I took a weekend trip to Washington D.C. with my sister and friend. We were celebrating my birthday, it was my sister’s first time visiting me on the East Coast (and as a canoe paddler, she was participating in the Liberty Race in New York).
Together, it was a weekend escape from New York City and our first time visiting Washington.
New Yorkers have various budget transportation options to get outside of the city.
New Yorkers escape the city through a variety of means. The obvious is to rent a car. But depending on distance, the budget conscious can easily find alternate modes, such as the Chinatown bus, Bolt bus, Amtrak or Long Island Railroad.
Rather than run an expensive weekend and rent a car, we took the bus to Washington D.C. Bolt Bus (www.boltbus.com) offers some pretty cheap deals to locations outside of New York City. It’s a large greyhound type bus with spacious seat and it has free Wi-Fi. …Yes Wi-Fi, on the bus.
The pickup location was on a side street, across the street of Madison Square Garden. We boarded the bus with our printout tickets and then buckled in for approximately 3-4 hour ride.
We arrived at the Bolt Bus drop-off location. It’s a weird private location but in city central, so it’s easy to get to hotels in downtown.
We walked to our hotel, the Hyatt and checked in.
From the outside, our hotel didn’t look very spectacular. Inside, it showed itself to have the standards of a four-star hotel, complete with American flag, if you feel inspired to recite the “Pledge of Allegiance.”
Seeing Washington D.C. monuments on a bike
If you researched how to get around the monuments of Washington D.C., you’ll probably learn that a walking tour will not be your best bet, unless you’re an avid jogger. The monuments are spaced far apart. If you’re looking for a way to burn fat, walking to the monuments are a perfect way to do it.

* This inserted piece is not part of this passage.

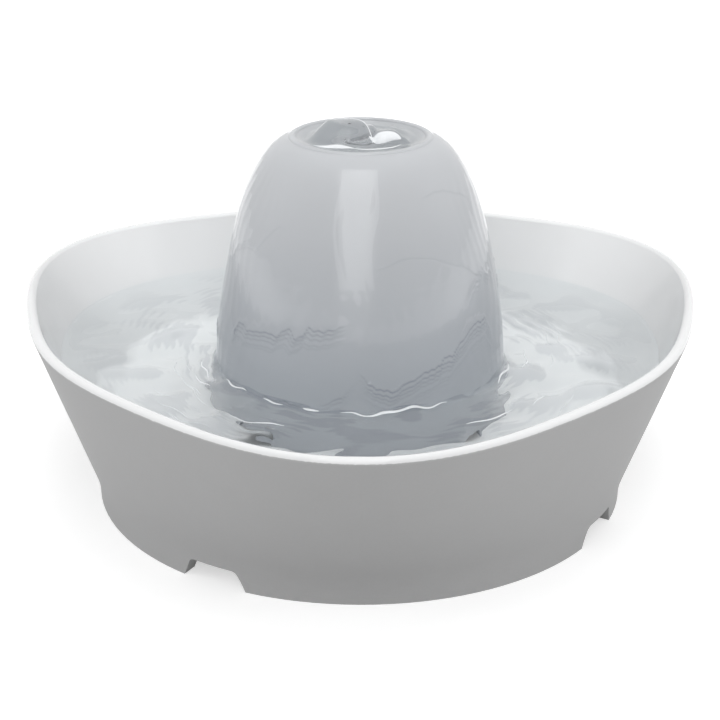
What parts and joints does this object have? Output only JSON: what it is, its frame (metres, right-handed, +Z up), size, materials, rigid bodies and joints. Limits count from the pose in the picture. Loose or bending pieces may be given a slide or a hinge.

But for me, map-walking tours through historical monuments were immediately off my list.
My sister had a better approach. Why not take a Bike n Roll (www.bikethesites.com) tour ?
This was pure genius. What better way to tackle sightseeing Washington D.C. than from a bike?
We chose a group tour of the Monuments, around $40/ per person. Basically, it was a half-day tour, led by a guide on a bike, through all the main monuments. If you wanted to see the monuments at night, there was a night tour as well. We chose the day tour.
We showed up at the Bike n Roll location, picked out our bikes, helmet and met our guide. They supplied us with a bottle of water and our guide was very thorough in explaining the sites and their significance and history.
We went to places like the Jefferson Memorial, the White House (front and back), the Lincoln Memorial, Korean War Memorial, Vietnam Memorial, Veteran’s Memorial, etc.. basically, all the famous monuments in the book.
Basically, it was fun, active, engaging and a worthwhile way to spend the afternoon sightseeing Washington D.C.!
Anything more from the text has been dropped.